Lumber at an all-time high while some cities see all-time low in housing inventory
Posted at 2:19 PM, Sep 23, 2020
and last updated 2020-09-23 16:19:26-04

Crews at a construction site in Denver, Colorado, are working around the clock, trying to keep up with an increased demand by building more housing.

“It’s getting really interesting out there isn’t it,” said Stephen Myers CEO at Thrive Home Builders.

Myers says though the real estate market is booming across the country, an increased cost of lumber is cutting into builders’ profits.

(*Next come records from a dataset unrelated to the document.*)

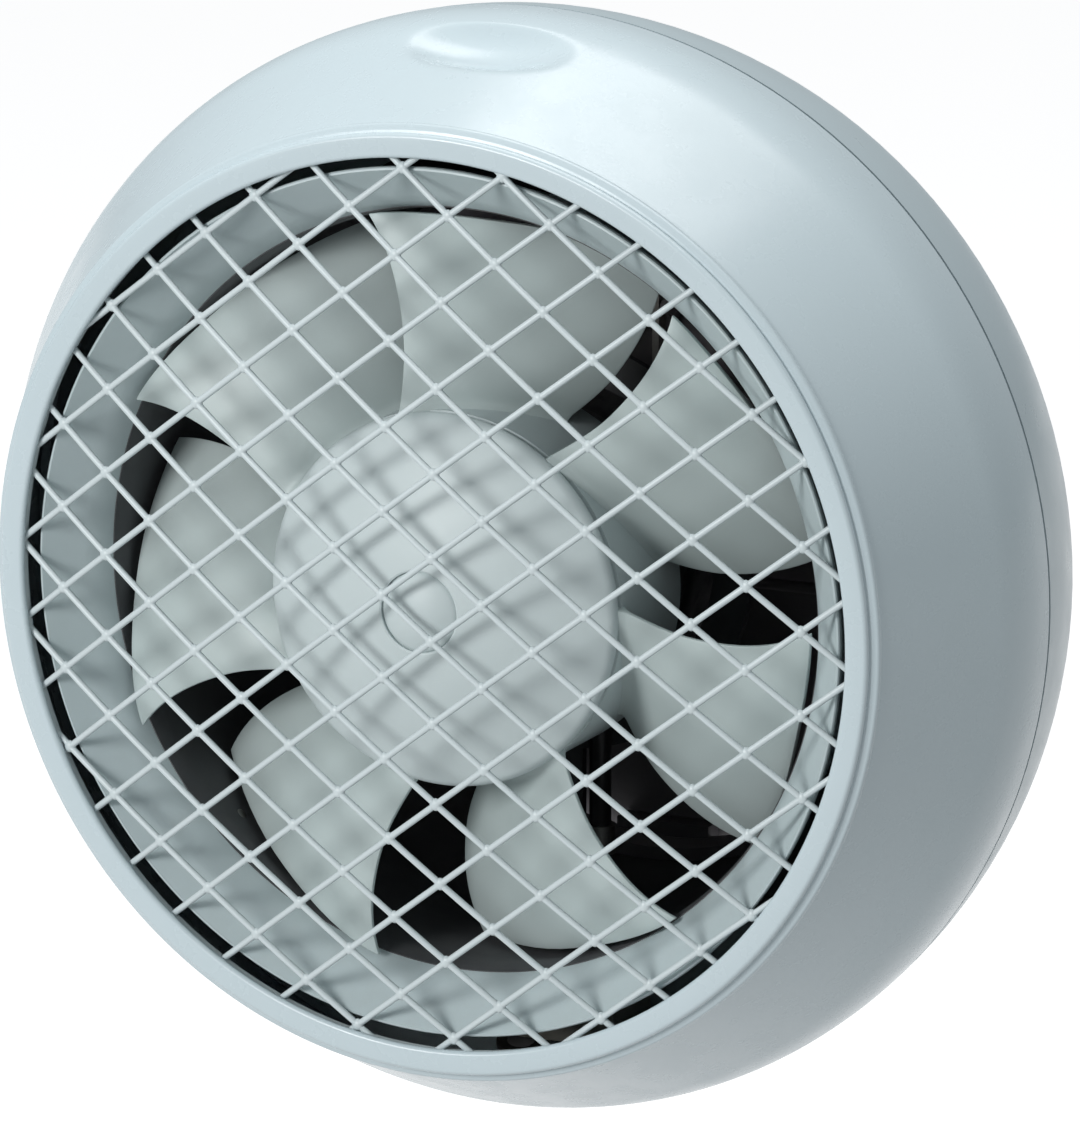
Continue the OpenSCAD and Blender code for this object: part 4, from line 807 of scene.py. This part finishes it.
def stage_material(name, colour, seen):
    """A matt stage that is brighter to the camera and in reflections, but keeps the shadow."""
    material = bpy.data.materials.new(name)
    material.use_nodes = True
    tree = material.node_tree
    tree.nodes.clear()
    rays = add_node(tree, "LightPath")
    matt = add_node(tree, "BsdfDiffuse")
    matt.inputs["Color"].default_value = colour
    bright = add_node(tree, "Emission")
    bright.inputs["Color"].default_value = WHITE
    bright.inputs["Strength"].default_value = seen
    add = add_node(tree, "AddShader")
    pick = add_node(tree, "MixShader")
    out = add_node(tree, "OutputMaterial")
    sees = calc(tree, "MAXIMUM", rays.outputs["Is Camera Ray"], rays.outputs["Is Glossy Ray"])
    sees = calc(tree, "MAXIMUM", sees, rays.outputs["Is Transmission Ray"])
    wire(tree, matt.outputs[0], add.inputs[0])
    wire(tree, bright.outputs[0], add.inputs[1])
    wire(tree, sees, pick.inputs[0])
    wire(tree, matt.outputs[0], pick.inputs[1])
    wire(tree, add.outputs[0], pick.inputs[2])
    wire(tree, pick.outputs[0], out.inputs[0])
    return material


def background(tree, colour, strength):
    node = add_node(tree, "Background")
    node.inputs["Color"].default_value = colour
    node.inputs["Strength"].default_value = strength
    return node.outputs[0]


def stage():
    """A wide floor under the fan, and a world that is soft light but white to the camera."""
    clear_selection()
    bpy.ops.mesh.primitive_plane_add(size=FLOOR_SIZE, location=(0, 0, FLOOR_HEIGHT))
    floor = bpy.context.object
    floor.name = "floor"
    floor.data.materials.append(stage_material("floor_paper", (0.5, 0.5, 0.5, 1), 0.78))
    world = bpy.data.worlds.new("studio")
    bpy.context.scene.world = world
    world.use_nodes = True
    tree = world.node_tree
    tree.nodes.clear()
    rays = add_node(tree, "LightPath")
    pick = add_node(tree, "MixShader")
    out = add_node(tree, "OutputWorld")
    wire(tree, rays.outputs["Is Camera Ray"], pick.inputs[0])
    wire(tree, background(tree, (0.92, 0.96, 1.0, 1), 0.34), pick.inputs[1])
    wire(tree, background(tree, WHITE, 1.0), pick.inputs[2])
    wire(tree, pick.outputs[0], out.inputs[0])


def softbox(name, place, target, size, power):
    data = bpy.data.lights.new(name, "AREA")
    data.shape = "RECTANGLE"
    data.size, data.size_y = size
    data.energy = power
    lamp = bpy.data.objects.new(name, data)
    bpy.context.scene.collection.objects.link(lamp)
    aim = (Vector(place) - Vector(target)).to_track_quat("Z", "Y").to_matrix().to_4x4()
    lamp.matrix_world = Matrix.Translation(place) @ aim


stage()
softbox("key_front_left", (-0.66, -1.80, 0.62), (0, -0.08, 0), (0.66, 0.66), 24)
softbox("overhead", (0.06, 0.14, 1.7), (0, -0.06, 0), (1.5, 0.9), 21)
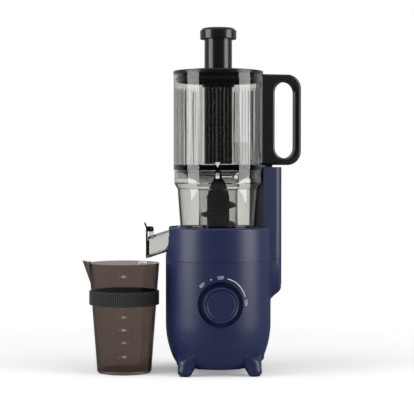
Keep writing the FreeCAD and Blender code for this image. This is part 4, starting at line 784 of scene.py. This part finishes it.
class JUICER_OT_stage(bpy.types.Operator):
    """Sets the floor, the backdrop's light, the lamps and the camera"""

    bl_idname = "juicer.stage"
    bl_label = "Studio"

    def execute(self, context):
        self.floor()
        self.world(context.scene)
        self.lamps()
        self.camera(context.scene)
        context.scene.view_settings.view_transform = "Standard"
        return {"FINISHED"}

    def floor(self):
        """A sheet of white paper on the table."""
        size = FLOOR_HALF
        corners = [(-size, -size, 0), (size, -size, 0), (size, size, 0), (-size, size, 0)]
        mesh = bpy.data.meshes.new("floor")
        mesh.from_pydata(corners, [], [(0, 1, 2, 3)])
        mesh.materials.append(self.paper())
        sheet = bpy.data.objects.new("floor", mesh)
        bpy.context.scene.collection.objects.link(sheet)

    def paper(self):
        """White paper that shows the juicer's shadow. To the eye it fades to plain white away from it."""
        material = bpy.data.materials.new("white_studio_paper")
        material.use_nodes = True
        tree = material.node_tree
        tree.nodes.clear()
        ray = add(tree, "ShaderNodeLightPath")
        seen = add(tree, "ShaderNodeMath", {"operation": "MAXIMUM"},
                   {0: ray.outputs["Is Camera Ray"], 1: seen_through(tree, ray)}).outputs[0]
        glow = add(tree, "ShaderNodeMath", {"operation": "MULTIPLY", 1: FLOOR_GLOW}, {0: seen}).outputs[0]
        # In mirrored views the paper is dimmer, so that it doesn't veil the clear pieces.
        mirrored = add(tree, "ShaderNodeMath", {"operation": "GREATER_THAN", 1: 0.5},
                       {0: ray.outputs["Glossy Depth"]}).outputs[0]
        tone = add(tree, "ShaderNodeMix", {"data_type": "RGBA", 6: linear("FAFAFA"), 7: linear("808080")},
                   {"Factor": mirrored})
        lit = add(tree, "ShaderNodeBsdfDiffuse", links={"Color": tone.outputs[2]})
        lift = add(tree, "ShaderNodeEmission", {"Color": (1, 1, 1, 1)}, {"Strength": glow})
        near = add(tree, "ShaderNodeAddShader", links={0: lit.outputs[0], 1: lift.outputs[0]})
        white = add(tree, "ShaderNodeEmission", {"Color": (1, 1, 1, 1), "Strength": 1.0})
        place = add(tree, "ShaderNodeTexCoord").outputs["Object"]
        apart = add(tree, "ShaderNodeVectorMath", {"operation": "LENGTH"}, {0: place})
        fade = add(tree, "ShaderNodeMapRange", {"From Min": 0.25, "From Max": 0.6},
                   {"Value": apart.outputs["Value"]})
        share = add(tree, "ShaderNodeMath", {"operation": "MULTIPLY"},
                    {0: fade.outputs[0], 1: seen}).outputs[0]
        both = add(tree, "ShaderNodeMixShader", links={0: share, 1: near.outputs[0], 2: white.outputs[0]})
        add(tree, "ShaderNodeOutputMaterial", links={"Surface": both.outputs[0]})
        return material

    def world(self, scene):
        """White to the eye. Through clear pieces it is white ahead, and grey at the sides and above."""
        world = bpy.data.worlds.new("studio_air")
        world.use_nodes = True
        scene.world = world
        tree = world.node_tree
        tree.nodes.clear()
        ray = add(tree, "ShaderNodeLightPath")
        way = add(tree, "ShaderNodeTexCoord").outputs["Generated"]
        towards = add(tree, "ShaderNodeSeparateXYZ", links={0: way}).outputs["Y"]
        through = seen_through(tree, ray)
        ahead = add(tree, "ShaderNodeMath", {"operation": "ABSOLUTE"}, {0: towards}).outputs[0]
        paper = add(tree, "ShaderNodeMapRange", {"From Min": 0.2, "From Max": 0.75, "To Min": 0.3},
                    {"Value": ahead}).outputs[0]
        clear = add(tree, "ShaderNodeMath", {"operation": "MULTIPLY"}, {0: through, 1: paper}).outputs[0]
        # What the pieces mirror is a dim room, dark in front of them and half as bright as the paper behind.
        either = add(tree, "ShaderNodeMath", {"operation": "MAXIMUM"},
                     {0: ray.outputs["Is Glossy Ray"], 1: ray.outputs["Is Transmission Ray"]}).outputs[0]
        mirrored = add(tree, "ShaderNodeMath", {"operation": "SUBTRACT"}, {0: either, 1: through}).outputs[0]
        room = add(tree, "ShaderNodeMapRange",
                   {"From Min": 0.1, "From Max": 0.6, "To Min": 0.04, "To Max": 0.5},
                   {"Value": towards}).outputs[0]
        glossy = add(tree, "ShaderNodeMath", {"operation": "MULTIPLY"}, {0: mirrored, 1: room}).outputs[0]
        fill = add(tree, "ShaderNodeMath", {"operation": "MULTIPLY", 1: DIFFUSE_FILL},
                   {0: ray.outputs["Is Diffuse Ray"]}).outputs[0]
        half = add(tree, "ShaderNodeMath", {"operation": "ADD"}, {0: glossy, 1: fill}).outputs[0]
        level = add(tree, "ShaderNodeMath", {"operation": "ADD"}, {0: half, 1: clear}).outputs[0]
        strength = add(tree, "ShaderNodeMath", {"operation": "MAXIMUM"},
                       {0: level, 1: ray.outputs["Is Camera Ray"]})
        air = add(tree, "ShaderNodeBackground", {"Color": (1, 1, 1, 1)}, {"Strength": strength.outputs[0]})
        add(tree, "ShaderNodeOutputWorld", links={"Surface": air.outputs[0]})

    def lamps(self):
        """Two tall soft boxes at the sides, which leave the front a darker middle, and a weaker one above."""
        target = Vector((AXIS.x, AXIS.y, AIM_HEIGHT))
        for name, spot, width, height, power in SOFT_BOXES:
            lamp = bpy.data.lights.new(name, "AREA")
            lamp.shape = "RECTANGLE"
            lamp.size = width
            lamp.size_y = height
            lamp.energy = power
            holder = bpy.data.objects.new(name, lamp)
            bpy.context.scene.collection.objects.link(holder)
            holder.location = Vector(spot) + Vector((AXIS.x, AXIS.y, 0))
            holder.rotation_euler = (target - holder.location).to_track_quat("-Z", "Y").to_euler()
            # A lamp isn't seen through clear pieces, only mirrored by their faces.
            holder.visible_transmission = False

    def camera(self, scene):
        """A view from far off, a little to the left and tilted slightly down."""
        lens = bpy.data.cameras.new("camera")
        lens.lens = scene.juicer_sizes.lens
        lens.sensor_width = 36.0
        lens.clip_end = 20.0
        holder = bpy.data.objects.new("camera", lens)
        scene.collection.objects.link(holder)
        spot = Matrix.Rotation(CAMERA_TURN, 4, "Z") @ Vector((CAMERA_SIDE, CAMERA_BACK, 0))
        holder.location = (AXIS.x + spot.x, AXIS.y + spot.y, CAMERA_UP)
        holder.rotation_euler = (CAMERA_PITCH, 0, CAMERA_TURN)
        scene.camera = holder


class JUICER_PT_panel(bpy.types.Panel):
    """Lists the juicer's sizes, colours and steps"""

    bl_idname = "JUICER_PT_panel"
    bl_label = "Cold press juicer"
    bl_space_type = "VIEW_3D"
    bl_region_type = "UI"
    bl_category = "Juicer"

    def draw(self, context):
        layout = self.layout
        for group in (context.scene.juicer_colours, context.scene.juicer_sizes):
            for name in group.__annotations__:
                layout.prop(group, name)
        for step in STEPS:
            layout.operator(step.bl_idname)


STEPS = (
    JUICER_OT_stage, JUICER_OT_housings, JUICER_OT_black_parts, JUICER_OT_clear_parts, JUICER_OT_inner_parts,
    JUICER_OT_cup, JUICER_OT_printed_marks)
CLASSES = (JuicerColours, JuicerSizes) + STEPS + (JUICER_PT_panel,)


def register():
    for item in CLASSES:
        bpy.utils.register_class(item)
    bpy.types.Scene.juicer_colours = bpy.props.PointerProperty(type=JuicerColours)
    bpy.types.Scene.juicer_sizes = bpy.props.PointerProperty(type=JuicerSizes)


def unregister():
    del bpy.types.Scene.juicer_sizes
    del bpy.types.Scene.juicer_colours
    for item in reversed(CLASSES):
        bpy.utils.unregister_class(item)


def main():
    register()
    for step in STEPS:
        group, name = step.bl_idname.split(".")
        getattr(getattr(bpy.ops, group), name)()


if __name__ == "__main__":
    main()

“The increase is $5,000 to 12,000 per house,” he said of his current project. “And we’re concerned about the ultimate price impact for our buyers.”

According to the National Association of Home Builders, the price of lumber has increased by 173% since mid-April to an all-time high in August.

“Without a doubt, the housing prices will go up because lumber is a very important input of houses,” said Kishore Kulkarni, Ph.D. a professor of economics at MSU Denver.

Kulkarni says there’s multiple reasons why lumber prices have skyrocketed during the last few months, including higher transportation costs, some lumber mills shutting down, low interest rates and more people looking to purchase homes during the pandemic.

“The supply of lumber is having a lot of bottlenecks because of COVID-19,” he said,

This is pushing up the price of a typical new home by more than $16,000, according to the National Association of Home Builders.

Back on the job site, Myers’ team is pulling out the blueprints and looking for ways to offset higher lumber prices.

“Hopefully the lumber supply can rise to the occasion to meet the increased demand,” Myers said.

While crews continue to frame new houses, experts predict the cost of lumber won’t level.

So, for now, prices will continue going through the roof.